Unpacking GRIT: Understanding the Four Pillars of Growth, Resilience, Integrity, and Tenacity
- Joshua Finley
- May 26
- 4 min read
GRIT is more than just a buzzword in personal development or sports coaching. It represents a powerful philosophy that shapes how individuals approach challenges, setbacks, and success. At its core, GRIT is a mindset anchored by four essential pillars: Growth, Resilience, Integrity, and Tenacity. Understanding these pillars helps athletes, students, and anyone striving for improvement to build character and achieve lasting progress.
This article explores the full GRIT framework, explaining what each pillar means, the mentality behind it, and why it matters. It serves as a foundation for future discussions on each pillar and offers practical insights for coaches, parents, and individuals committed to growth.

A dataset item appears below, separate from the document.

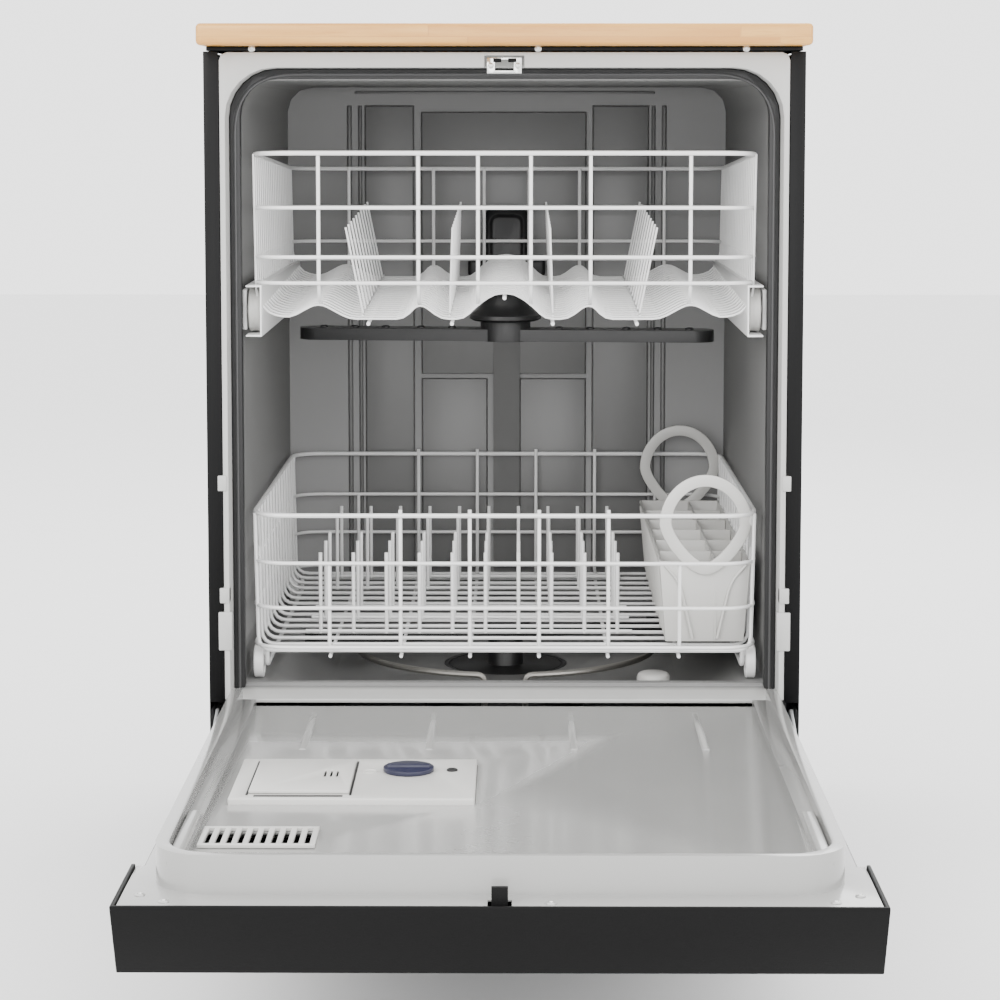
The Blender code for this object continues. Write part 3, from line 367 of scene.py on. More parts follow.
def screws(name, places, radius, turn, depth=0.0016):
    """Domed screw heads, each with a round recess."""
    profile = [(-0.001, radius), (depth * 0.35, radius), (depth * 0.8, radius * 0.8), (depth, radius * 0.45),
               (depth * 0.5, radius * 0.36)]
    return joined(name, [turned(name, place, profile, turn, 16) for place in places])


black_enamel = moulded(
    "black_enamel", (0.0035, 0.0035, 0.0037), 0.36, 260, 0.00012, 0.15, Specular_IOR_Level=0.12
)
screw_steel = moulded("screw_steel", (0.55, 0.55, 0.54), 0.34, 1400, 0.00002, Metallic=0.9)
fit(copied("worktop_frame", "worktop_ring", 0.0006), "cabinet", "black_enamel", black_enamel, "worktop_frame")
ring_low, ring_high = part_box("worktop_frame")
ring_mid = (ring_low.z + ring_high.z) / 2
# degrees of turn that point a round piece's top towards the front
FORWARD = (90, 0, 0)
WORKTOP_SCREWS_X = (-0.254, 0.034, 0.243)
heads = [(x, ring_low.y, ring_mid) for x in WORKTOP_SCREWS_X]
fit(screws("worktop_screws", heads, 0.0036, FORWARD), "cabinet", "bright_steel", screw_steel)

# ---------------------------------------------------------------- cabinet shell
# Folded sheet steel panels in black enamel: two sides, a rear panel and a toe panel, on a welded base frame
# with castor forks. A cast block at the back keeps the machine from tipping when the door is open.

galvanised = moulded("galvanised_steel", (0.42, 0.43, 0.43), 0.42, 500, 0.00005, 0.12, Metallic=0.85)
cast_iron = moulded("cast_iron", (0.05, 0.05, 0.052), 0.75, 180, 0.0006, 0.25)
black_plastic = moulded(
    "black_plastic", (0.0045, 0.0045, 0.0046), 0.46, 700, 0.00012, 0.12, Specular_IOR_Level=0.08
)
rubber = moulded("castor_rubber", (0.022, 0.022, 0.022), 0.7, 500, 0.0001, 0.15)
for node in ("left_side_panel", "right_side_panel", "rear_panel", "toe_panel"):
    fit(copied(node, node + "_sheet", 0.0004), "cabinet", "black_enamel", black_enamel, node)
fit(copied("base_frame", "base_rails", 0.0006), "cabinet", "black_enamel", black_enamel, "base_frame")
fit(copied("counterweight", "balance_block", 0.003), "cabinet", "cast_iron", cast_iron, "counterweight")
plate = copied("coupling_panel", "coupling_plate", 0.0006)
fit(plate, "cabinet", "black_plastic", black_plastic, "coupling_panel")

rear_low, rear_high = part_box("rear_panel")
BACKWARD = (-90, 0, 0)
SCREW_INSET = 0.016
screw_span = rear_high.z - rear_low.z - 2 * SCREW_INSET
heads = [
    (x, rear_high.y, rear_low.z + SCREW_INSET + screw_span * k / 4)
    for x in (rear_low.x + SCREW_INSET, rear_high.x - SCREW_INSET)
    for k in range(5)
]
fit(screws("rear_screws", heads, 0.0042, BACKWARD), "cabinet", "bright_steel", screw_steel)
RIB_X = (-0.18, -0.06, 0.06, 0.18)
RIB_HALF, RIB_PROUD = 0.018, 0.0035
ribs = []
rib_top = rear_high.z - 0.08
for x in RIB_X:
    rib_foot = rear_low.z + (0.24 if abs(x) < 0.1 else 0.10)
    rib = block("rib", (x - RIB_HALF, rear_high.y - 0.0004, rib_foot),
                (x + RIB_HALF, rear_high.y + RIB_PROUD, rib_top))
    edit(rib, "FACE", lambda face: face.normal.y > 0.9)
    bpy.ops.transform.resize(value=(0.6, 1, 0.985), center_override=(x, 0, (rib_foot + rib_top) / 2))
    close(rib)
    ribs.append(rounded(rib, 0.0012))
fit(joined("rear_ribs", ribs), "cabinet", "black_enamel", black_enamel)

# ---------------------------------------------------------------- castors
# Four fixed wheels in the base's forks: a hard rubber tread on a black plastic hub, on a steel pin.

CORNERS = ("front_right", "front_left", "rear_right", "rear_left")
SPOKE_HALF = 0.0016
SIDEWAYS = (0, 90, 0)
for corner in CORNERS:
    node = "castor_" + corner
    low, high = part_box(node)
    middle = (low + high) / 2
    radius, half = (high.z - low.z) / 2, (high.x - low.x) / 2
    disc = radius * 0.8
    tread = turned(
        node,
        middle,
        [(-half, radius * 0.34), (-half * 0.7, radius * 0.36), (-half * 0.55, radius * 0.8),
         (-half * 0.95, radius * 0.84), (-half * 0.95, radius * 0.95), (-half * 0.7, radius),
         (half * 0.7, radius), (half * 0.95, radius * 0.95), (half * 0.95, radius * 0.84),
         (half * 0.55, radius * 0.8), (half * 0.7, radius * 0.36), (half, radius * 0.34)],
        SIDEWAYS,
        40,
    )
    fit(tread, node, "black_rubber", rubber, node)
    spokes = [
        rounded(
            block("spoke", (middle.x - half * 0.8, middle.y - deep, middle.z - tall),
                  (middle.x + half * 0.8, middle.y + deep, middle.z + tall)),
            0.0005,
        )
        for deep, tall in ((disc, SPOKE_HALF), (SPOKE_HALF, disc))
    ]
    fit(joined(node + "_spokes", spokes), node, "black_rubber", black_plastic)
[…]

Growth Means Ability Is Built, Not Fixed
Many people believe talent is something you are born with, a fixed amount that sets your limits. The Growth pillar challenges this idea. It insists that ability is developed through effort, learning, and persistence. What you can do today is not a permanent verdict on your potential.
This mindset counters the trap where kids or learners rank themselves low—around 11 out of 10—and then live down to that story. Instead, Growth encourages seeing skills as malleable. For example, a young basketball player who struggles with shooting can improve dramatically by practicing consistently and learning from mistakes. The key is refusing to accept current limits as permanent.
Coaches and mentors play a vital role here by fostering environments where effort is praised over innate talent. They help learners focus on progress, not just outcomes. This approach builds confidence and motivates continued improvement.
Resilience Is What You Do After You Break
Everyone faces setbacks and moments of failure. Resilience is not about how much you can endure before breaking but what you do after you break. It lives in the uncomfortable space between trying and succeeding.
For example, a gymnast who falls during a routine experiences a break moment. Resilience shows when they get back up, analyze what went wrong, and try again. This process is where true growth happens.
Coaches should carefully size the struggle. Removing all challenges leaves no room for resilience to develop. On the other hand, overwhelming athletes with too much pressure can crush their spirit. The right balance encourages learning from failure without fear.
Resilience also teaches that failure is not a final destination but a step in the journey. It builds mental toughness and adaptability, essential traits for long-term success.
Integrity Defines Who You Are When No One Is Watching
Integrity is often overlooked in discussions about grit because it is less visible than skill or toughness. Yet, it is the foundation of character. Integrity means doing the right thing even when no one is keeping score.
Athletes can win without integrity, but that victory teaches the wrong lesson. Winning dishonestly hardens into character flaws that become difficult to change. For example, a player who cheats to win may succeed in the short term but loses trust and respect.
Integrity shapes how athletes handle themselves in practice, how they treat teammates, and how they respond to adversity. It builds a reputation that lasts beyond any single game or competition.
Taking a real stance on integrity means valuing honesty, fairness, and respect above immediate results. This pillar ensures that success is meaningful and sustainable.
Tenacity Is the Long, Unglamorous Grind
Motivation fades. That is a fact. Tenacity is the refusal to quit on what matters even when excitement and energy run low. It is the long, often unglamorous grind after the initial spark has died down.
Tenacity differs from stubbornness. Stubbornness means refusing to change course even when it is clear that adjustment is needed. Tenacity means staying committed to the goal while being flexible about how to get there.
For example, a long-distance runner training for a marathon faces months of repetitive, exhausting workouts. Tenacity keeps them going through early mornings and sore muscles. It is the quiet force behind consistent effort.
This pillar highlights the importance of discipline and commitment. It teaches that success is rarely instant and often requires sustained effort over time.
The Mentality Underneath: The Underdog Spirit
The GRIT philosophy is powered by the underdog mentality. This does not mean being the least talented or the one with the fewest resources. The underdog is anyone who decides that the odds do not get the final word.
This mindset can belong to a homeschool athlete overlooked by traditional programs, a late bloomer who starts behind peers, or even a highly advantaged individual who refuses to coast on privilege. The key is the belief that where you start does not decide where you finish.
The underdog mentality fuels the four pillars of GRIT. It drives Growth by pushing beyond fixed limits. It strengthens Resilience by embracing struggle. It demands Integrity by valuing character over shortcuts. It sustains Tenacity through the long haul.
GRIT is not a simple trait but a complex framework that shapes how people face challenges and pursue excellence. Growth, Resilience, Integrity, and Tenacity work together to build a mindset that refuses to accept limits, learns from failure, acts honestly, and keeps going when motivation fades.
For coaches, parents, and individuals, embracing the full GRIT philosophy means creating environments that support these pillars. It means recognizing that ability is built, struggle is necessary, character matters, and persistence wins.